Revue des revues

Malgré leur mort clinique annoncée, les revues d'art bougent encore. Mieux, à Lyon, "Initiales" vient de naître à l'Ecole des Beaux-Arts. Et d'autres, guère plus anciennes (Hippocampe, Specimen, Rodéo), nous donnent rendez-vous pour une rencontre avec leurs responsables à la galerie Descours. Jean-Emmanuel Denave


Désuet le papier ? Enterrées les revues ? Passée de mode la critique d'art prenant son temps et son souffle ? A Lyon, en l'espace de quelques mois et à contre-courant de toutes les idioties proférées sur le tout numérique, trois revues d'art de qualité ont vu le jour. Et c'est loin d'être l'affaire de "vieux cons" hors de l'époque et ne sachant pas manier une souris… Gwilherm Perthuis, qui n'a pas passé la barre de la trentaine, a fondé il y a quelques années la belle revue semestrielle et pluridisciplinaire Hippocampe (arts, littérature, sciences humaines), dont nous avons déjà fait l'éloge dans ces colonnes et qui sortira ces jours-ci un nouvel opus consacré au Liban. Non content de cela, l'agitateur d'idées a lancé en octobre dernier un mensuel du même nom : quatre grandes pages débordant de textes où l'on peut lire de longues critiques d'expositions, des chroniques de spectacles, de livres ou de disques.

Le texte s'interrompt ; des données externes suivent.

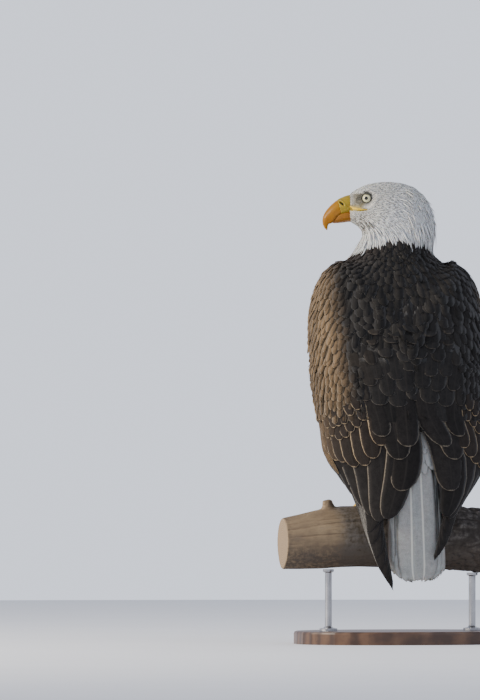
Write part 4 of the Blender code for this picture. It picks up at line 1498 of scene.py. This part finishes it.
tail = {
    "tip": 0.1050,
    "shorter": (0.0002, 0.0012, 0.0030, 0.0060, 0.0100, 0.0155),  # from the middle pair outwards
    "rootHeight": 0.372,
    "halfWidth": 0.0255,
    "ragged": 0.0085,
    # painted shade: the white tail and its coverts are given a grey far darker than the white head, as if in
    # shade
    "tint": (0.33, 0.325, 0.31),
    "edgeTint": (0.33, 0.30, 0.255),
    "covertTint": (0.36, 0.355, 0.34),
    "covertTop": 0.332,
    "edge": 0.0012,
    "patch": 0.08,
    "covertPatch": 0.02,
}


def growTail():
    back, front = tailSheet(True), tailSheet(False)
    source = np.random.default_rng(51)
    quills = []
    for i, shorter in enumerate(tail["shorter"]):
        for sign in (1, -1):
            # the middle pair is set by its shafts, the others by their outer edges
            out, rootOut, lean = 0.320 + 0.035 * i, 0.24 + 0.040 * i, -sign
            if i == 0:
                out, rootOut, lean = 0.105, 0.07, 0.0
            tip = tail["tip"] + shorter + (0.0012 if sign < 0 else 0)
            quills.append((0.5 - sign * rootOut, tail["rootHeight"], 0.5 - sign * out, tip, tail["halfWidth"],
                           -0.0012 - 0.0008 * i, -0.0005 - 0.00045 * i, lean))
    quills = np.array(quills)
    template = templates["tail"]
    made, roots = layQuills(back, template, quills, source, 0.0004, tail["ragged"])
    count = len(quills)
    # painted shade: a grey for the white tail feathers
    tint = np.array(tail["tint"]) * (1 + source.normal(0, 0.05, (count, 1)))
    fringe = fringeRows(tail["edgeTint"], np.full(count, 0.6))
    length = quills[:, 1] - quills[:, 3]
    batch = featherBatch(template, made, roots, tint, fringe, tail["edge"], length, quills[:, 4])
    finishCoat("tail_feathers", [batch], tail["patch"], ("tail",), tailFeather)

    batches = []
    template = templates["covert"]
    for sheet, low, deep in ((back, 0.292, 0.0), (front, 0.225, -0.001)):
        rows = []
        for i, tip in enumerate(np.arange(low, tail["covertTop"], 0.0125)):
            for share in np.arange(0.06 + (0.06 if i % 2 else 0), 0.99, 0.12):
                edge = abs(share - 0.5) * 2
                rows.append((0.5 + (share - 0.5) * 0.8, tip + 0.052 + 0.016 * edge,
                             share + source.normal(0, 0.012),
                             tip + 0.018 * edge ** 2 + source.normal(0, 0.003),
                             0.0085, -0.002 + deep, 0.0004 + 0.0002 * i + deep, 0.0))
        rows = np.array(rows)
        made, roots = layQuills(sheet, template, rows, source, 0.0003)
        # painted shade: a grey for the white tail coverts
        tint = np.array(tail["covertTint"]) * (1 + source.normal(0, 0.03, (len(rows), 1)))
        fringe = fringeRows(tail["covertTint"], np.full(len(rows), 0.3))
        length = rows[:, 1] - rows[:, 3]
        batches.append(featherBatch(template, made, roots, tint, fringe, tail["edge"], length, rows[:, 4]))
    finishCoat("tail_coverts", batches, tail["covertPatch"], (), whiteFeather)


growTail()


# eyes

eyeLook = {
    "pupilEdge": 15.5 / 90,
    "irisEdge": 38.5 / 90,
    "bulge": 0.035,
}


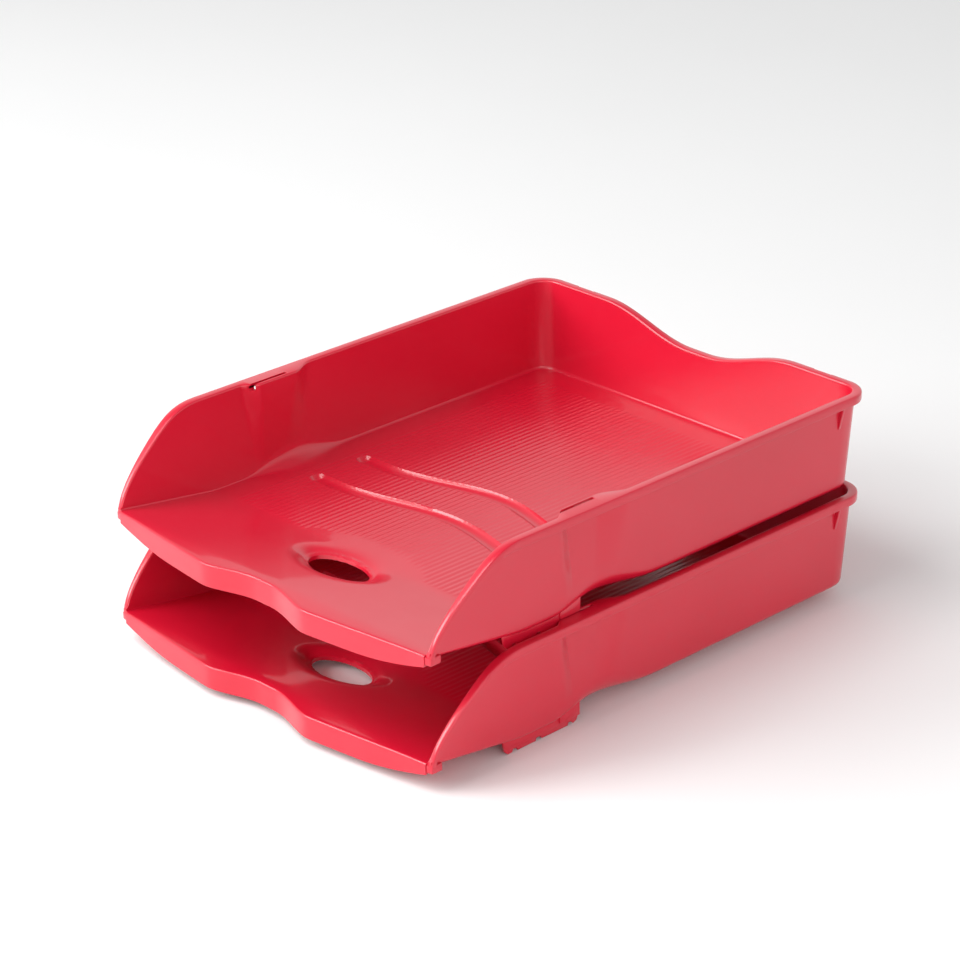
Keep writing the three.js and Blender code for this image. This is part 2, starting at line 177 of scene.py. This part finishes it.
# %% Edge curves
REAR_DIP = 13.6
LIP_CORNER = 122.0  # where the straight run of the lip starts
POCKET_LOW = 14  # the pocket starts at this height and deepens upwards
POCKET_DEPTH = 6.4
POCKET_FRONT = -71
POCKET_REAR = -37


def bezier(p0, p1, p2, p3, t):
    s = 1 - t
    return tuple(
        s**3 * a + 3 * s * s * t * b + 3 * s * t * t * c + t**3 * d
        for a, b, c, d in zip(p0, p1, p2, p3)
    )


CURVE_A = ((-100, RIM_TOP), (-116, RIM_TOP), (-124, 56.6), (-134, 48.1))
CURVE_B = ((-134, 48.1), (-146, 37.6), (-156.6, 27.6), (FRONT_END, FRONT_FLOOR - 1.5))


def side_top(y):
    if y >= CURVE_A[0][0]:
        return RIM_TOP
    part = CURVE_A if y >= CURVE_A[3][0] else CURVE_B
    low, high = 0.0, 1.0
    for _ in range(24):
        t = 0.5 * (low + high)
        if bezier(*part, t)[0] > y:
            low = t
        else:
            high = t
    return bezier(*part, low)[1]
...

Dans un premier édito tonitruant, il écrit : «De plus en plus de médias publient des papiers généraux sur des expositions qui n'ont pas encore ouvert leurs portes et sur lesquelles ils proposent simplement quelques arguments tirés des dossiers de presse. Les magazines artistiques, qui connaissent un véritable succès, ne cherchent malheureusement plus à se distinguer par l'originalité de leur approche ou par la pertinence des descriptions offertes par leurs chroniqueurs, mais ils se contentent d'entrer dans une compétition visant à publier le premier un article sur l'exposition phare du moment».

Foules

«Une revue est une foule dans la rue» lit-on dans un autre édito, celui de la revue d'art et d'essai Specimen, fondée par une poignée d'étudiants de l'Ecole Normale Supérieure Lettres de Lyon. Après des débuts un peu balbutiants (une actualité un peu "branchée" et parisienne, des textes littéraires originaux assez "narcissiques"), la publication a pris son envol. Son cinquième numéro fourmille de sujets fouillés et originaux : les liens inattendus entre le philosophe Gilles Deleuze et le théâtre, la subversion de l'acte créateur dans le cadre d'un asile psychiatrique… Plus récent encore, le semestriel Initiales, né sur les terres de l'Ecole Nationale Supérieure des Beaux-Arts de Lyon, «fait le pari qu'une école d'art est aujourd'hui l'un des lieux les plus aptes à produire et organiser des formes et des pensées nouvelles». La revue se présente sous forme de publication monographique (avec des angles multiples, des essais, des interviews, de nombreux documents iconographiques, un DVD…) avec un premier numéro consacré au chef de file de la mouvance Fluxus, George Maciunas. Un deuxième numéro dont la publication est déjà prévue en juin s'intéressera à l'artiste John Baldessari.